Process Health Metrics
Process Health Metrics are quantifiable measures used to assess the efficiency, effectiveness, and adaptability of various processes within an organisation.
Purpose
The purpose of having process health metrics is to provide leaders and teams with a clear, data-driven picture of how their processes are performing. This allows for informed decision-making and targeted improvements, ensuring that the processes continue to align with and support the organisation's goals.
Example Metrics
Metric | Description | Rationale |
---|---|---|
Evaluation Time | The time it takes from prioritising an opportunity until there is a validated solution, or the opportunity is deprioritised. | We need to encourage rapid feedback loops and not have opportunities sitting in the backlog for a long time. |
Lead Time to First Release | The time it takes to move from a validated solution to production. This is not necessarily your finished feature but the first version that you are using to get further feedback from customers. | We need to encourage teams to get the first iteration of a solution out quickly because there is still a high chance that customers don't want what we have. Do things that don't scale. |
Lead Time to Satisfied Customer | The time it takes to move from a validated solution to satisfied customer. This is the point that you are happy with the solution and are ready to move to the next opportunity. | Focusing on lead time keeps the focus on being responsive to customer needs and solving their problems before someone else does. |
Release Frequency | How often new features are released to customers. This should be individual releases and not gamed by counting multiple different teams inputting into a single large release as multiple releases. | Focusing on release frequency helps teams invest the necessary time and resources in test and release automation so they can release more frequently. |
Change Failure Rate | How often a change results in a failure in production. However, you want to ensure that you do not discourage teams to make changes. Some companies do not count a failure if the team recovers within 5 minutes. | We need to balance speed with quality. But the good news is that the teams that invest in testing and TDD increase both the speed and quality of their changes. |
Mean Time to Recovery | The average amount of time it takes to recover from a failure in production. This is the time from when the failure is introduced until the system is back to normal. | Errors will always occur.
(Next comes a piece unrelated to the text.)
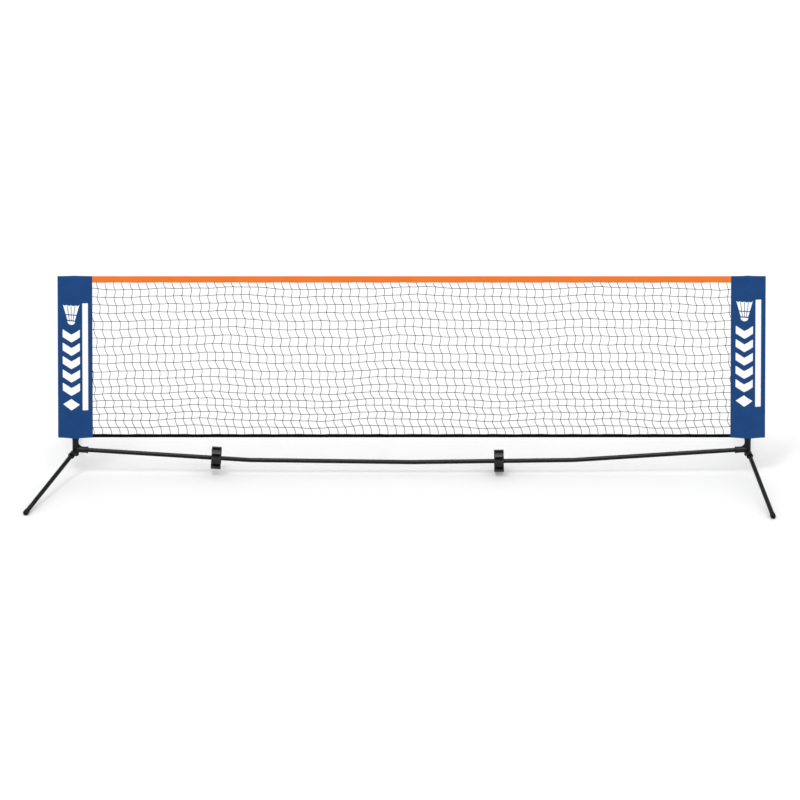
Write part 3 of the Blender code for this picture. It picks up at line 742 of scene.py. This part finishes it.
class Sleeve:
    """One side sleeve: where it hangs, and how far each of its two layers stands off the post's plane."""

    def __init__(self, side):
        low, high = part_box(f"{side}_side_sleeve")
        self.side = side
        self.middle = (low + high) / 2
        self.half = (high.x - low.x) / 2
        self.bulge = (high.y - low.y) / 2
        self.top, self.height = high.z, high.z - low.z
        self.seam = self.half - SEAM_INSET

    def taut(self, x):
        """Half thickness of cloth drawn tight from the post to the edges, and how far out x is along that."""
        reach = math.hypot(self.half, EDGE_HALF)
        turn = math.acos(self.bulge / reach) + math.atan2(EDGE_HALF, self.half)
        touch_x, touch_y = self.bulge * math.cos(turn), self.bulge * math.sin(turn)
        share = np.clip((np.abs(x) - touch_x) / (self.half - touch_x), 0, 1)
        on_post = np.sqrt(np.maximum(self.bulge**2 - x**2, 0))
        return np.where(np.abs(x) < touch_x, on_post, touch_y + (EDGE_HALF - touch_y) * share), share

    def folds(self, x, down, seed):
        """Broad and fine folds, the flare of the loose hem and the pull under the cap."""
        broad = 0.0011 * waves(x * 70, down * 9, seed)
        fine = 0.0005 * waves(x * 150 + down * 40, down * 26, seed + 1)
        slack = np.exp(-((self.height - down) / 0.12) ** 2)
        flare = 0.0011 * slack * (1 + np.sin(x * 95 + 2.0 * seed))
        pull = 0.0010 * np.exp(-(down / 0.16) ** 2) * np.sin(260 * down - 55 * np.abs(x) + seed)
        return broad + fine + flare + pull

    def layer(self, x, down, face):
        """Half thickness at x from the post and down below the top; face is -1 in front and 1 behind."""
        x, down = np.broadcast_arrays(np.asarray(x, float), np.asarray(down, float))
        drawn, share = self.taut(x)
        seed = 2.3 + face + (0.0 if self.side == "left" else 4.1)
        free = np.clip(1 - np.abs(x) / self.half, 0, 1) ** 0.6 * np.clip(1 - share, 0.35, 1)
        sag = 0.0006 * (1 - share) * share * 4
        drawn = drawn + free * self.folds(x, down, seed) - sag
        hem = raised(0.00035, down - self.height + HEM_HEIGHT)
        band = raised(0.00030, np.abs(x) - self.seam + BAND_WIDTH)
        sewn = drawn_in(np.abs(x) - self.seam) + drawn_in(down - self.height + HEM_SEAM)
        ease = np.clip((self.half - np.abs(x)) / 0.0030, 0, 1)
        return np.maximum(drawn + ease * (hem + band - sewn), EDGE_HALF * 0.8)

    def domed(self, thickness, down):
        """The layer drawn in to the top seam over the post's round cap."""
        edge = np.clip(np.asarray(down, float) / 0.006, 0, 1)
        return EDGE_HALF + (thickness - EDGE_HALF) * np.sqrt(np.maximum(1 - (1 - edge) ** 2, 0))

    def point(self, x, down, face, lift=0.0):
        """A point on the front or back, lift metres proud of the cloth."""
        depth = self.domed(self.layer(x, down, face), down) + lift
        x, down = np.broadcast_arrays(np.asarray(x, float), np.asarray(down, float))
        return np.stack([self.middle.x + x, self.middle.y + face * depth, self.top - down], axis=-1)


def sleeve_samples(sleeve):
    """Where the cloth is sampled: closer together at the seams, hems, post and top."""
    inner = sleeve.half - EDGE_HALF
    near_seam = np.linspace(sleeve.seam - 0.009, inner, 15)
    inside = sleeve.seam - 0.011
    across = np.concatenate([-near_seam[::-1], np.linspace(-inside, inside, 47), near_seam])
    top = [0.0, 0.0003, 0.0008, 0.0015, 0.0025, 0.0038, 0.006, 0.009]
    hem = sleeve.height - np.linspace(0.026, 0, 27)
    down = np.concatenate([top, np.linspace(0.014, sleeve.height - 0.031, 118), hem])
    return across, down


def sleeve_loops(sleeve, across, down, inset):
    """Rows of points round the sleeve, one row for each height; inset moves them inside the cloth."""
    turn = np.linspace(-math.pi / 2, math.pi / 2, 7)[1:-1]
    radius = EDGE_HALF - inset
    bend_x = sleeve.half - EDGE_HALF + radius * np.cos(turn)
    bend = np.stack([bend_x, radius * np.sin(turn), 0 * turn], axis=-1)
    level = down[:, None]
    front = sleeve.point(across, level, -1, -inset)
    back = sleeve.point(across[::-1], level, 1, -inset)
    centre = np.stack(np.broadcast_arrays(sleeve.middle.x, sleeve.middle.y, sleeve.top - level), axis=-1)
    rows = np.concatenate([front, centre + bend, back, centre + bend * (-1, -1, 1)], axis=1)
    rows[:, :, 2] = sleeve.top - inset - (sleeve.top - rows[:, :, 2]) * (1 - inset / sleeve.height)
    return rows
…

Again, we need to encourage teams to invest in automation and monitoring so that they can recover quickly. |
Anti-patterns
- Vanity Metrics: Using metrics that look good on paper but don’t actually contribute to meaningful improvements.
- Data Silos: Not sharing metrics across departments, which can hinder comprehensive understanding and improvement.
- Lack of Context: Presenting metrics without adequate explanation, making it difficult for team members to understand their relevance or take action.